We've all heard about how millennials have been delaying buying a home for a variety of reasons, from high levels of student debt to uncertain job and wage prospects, or maybe they just like living with their parents. Not surprisingly, in the first quarter of 2016, home ownership rates were highest for householders ages 65 and over (78.8%) and lowest for the under 35 age group (34.2%), according to the U.S. Census Bureau.

When are those millennials going to get going? Well, the home sales outlook has improved in recent months amid ongoing improvement in the labor market and historically low mortgage rates. But what exactly is the home sales outlook?

Each month, economists and traders turn to the existing and new home sales reports to gauge current activity in this critical area of the economy and develop an outlook for home sales.

Report name: Existing Home Sales Report
Released by: National Association of Realtors
Release date: On or near the 25th of each month
Release time: 10 a.m. ET

Best trait: The home sales reports provide good insights into the potential "multiplier effect" for the economy, says Patrick O'Hare, chief market analyst at Briefing.com. Simply put, when people buy a home, it's not just the home they are spending dollars and cents on.

"When a home is bought, people want to make it their own. That means new appliances, maybe a new roof, new furniture. The trend in home sales provides good insight as to the economic and personal spending outlook," says O'Hare.

Good tip: The U.S. Department of Commerce releases a separate report detailing the pace of new home sales. However, the existing home sales report represents roughly 90% of total home sales each month and may be the more significant report to watch as an economic gauge, O'Hare notes.

One weakness: "It's a little dated," O'Hare says. "Our economy is so big that it does take time to compile the data and get a read on monthly activity. It is released three to four weeks after the reported month. Also, the reports are subject to revision. Never take the initial report at face value, because they are often revised," he adds.

Tradability rating:
(a) Tends to be ignored. (b) Depends on overall trading climate. (c) Don't miss this one.
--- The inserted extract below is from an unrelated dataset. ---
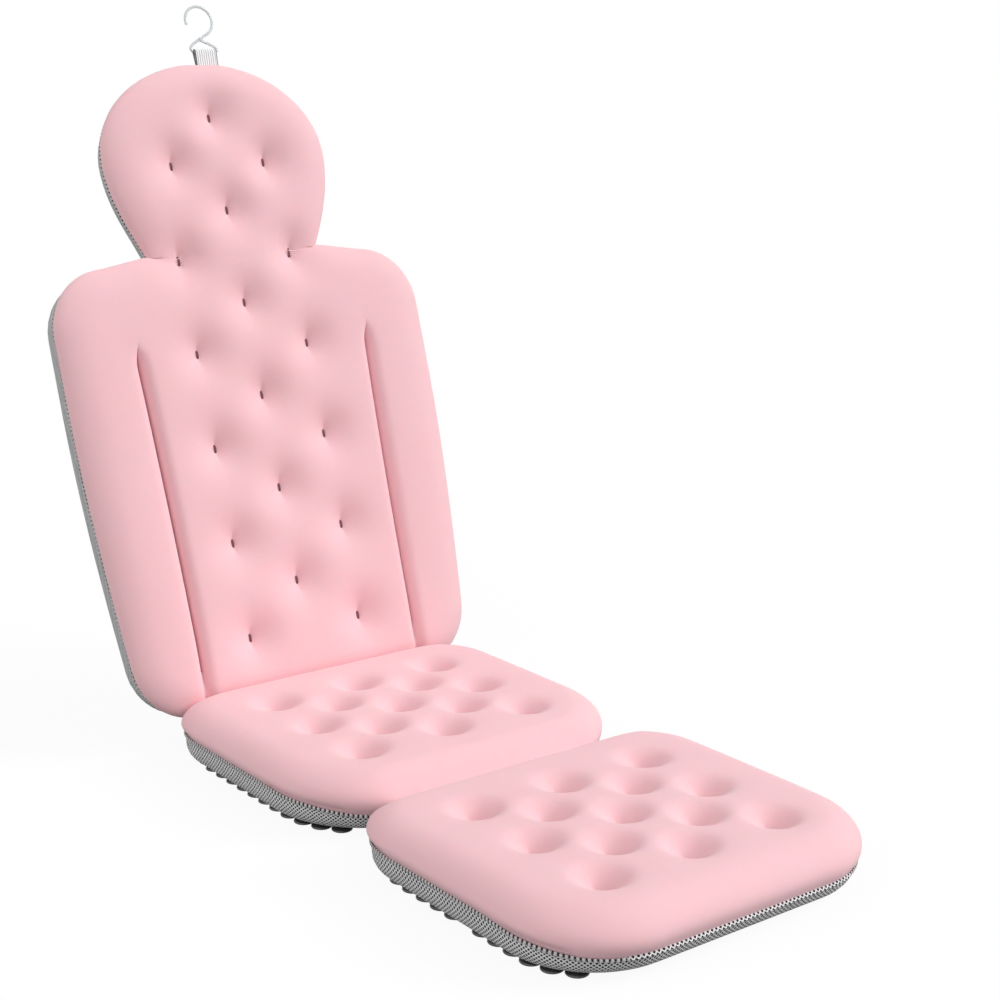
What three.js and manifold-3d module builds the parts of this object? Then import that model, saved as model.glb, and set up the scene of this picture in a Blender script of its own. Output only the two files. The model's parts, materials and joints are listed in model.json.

O'Hare ranks the existing home sales report a 5 on a scale of 1 to 10. For the daytrading crowd, however, he advises monitoring the new home sales report each month. "That offers more tradability in an industry-specific way," O'Hare says, as it often generates volatility in home builder stocks. Meanwhile, the existing home sales data can impact the broader stock market. "Market participants are looking at this as a potential piece of insight for consumer spending activity."

Current read: In May, existing home sales increased 1.8% to a seasonally adjusted 5.53 million rate. That marked the highest pace of home sales since February 2007, O'Hare said.

Despite the recent improvement in home sales, it still remains about 25% below peak levels, which registered around a 7.3 million annual rate back in September 2005, according to O'Hare.

Overall, the key fundamentals for continued improvement in the housing market remain in place, which include low mortgage rates, improvement in the labor market, and modest income growth. "The problem is that home prices have been going up at a faster rate than incomes have. It is difficult for the first-time homebuyer from an affordability factor," O'Hare said.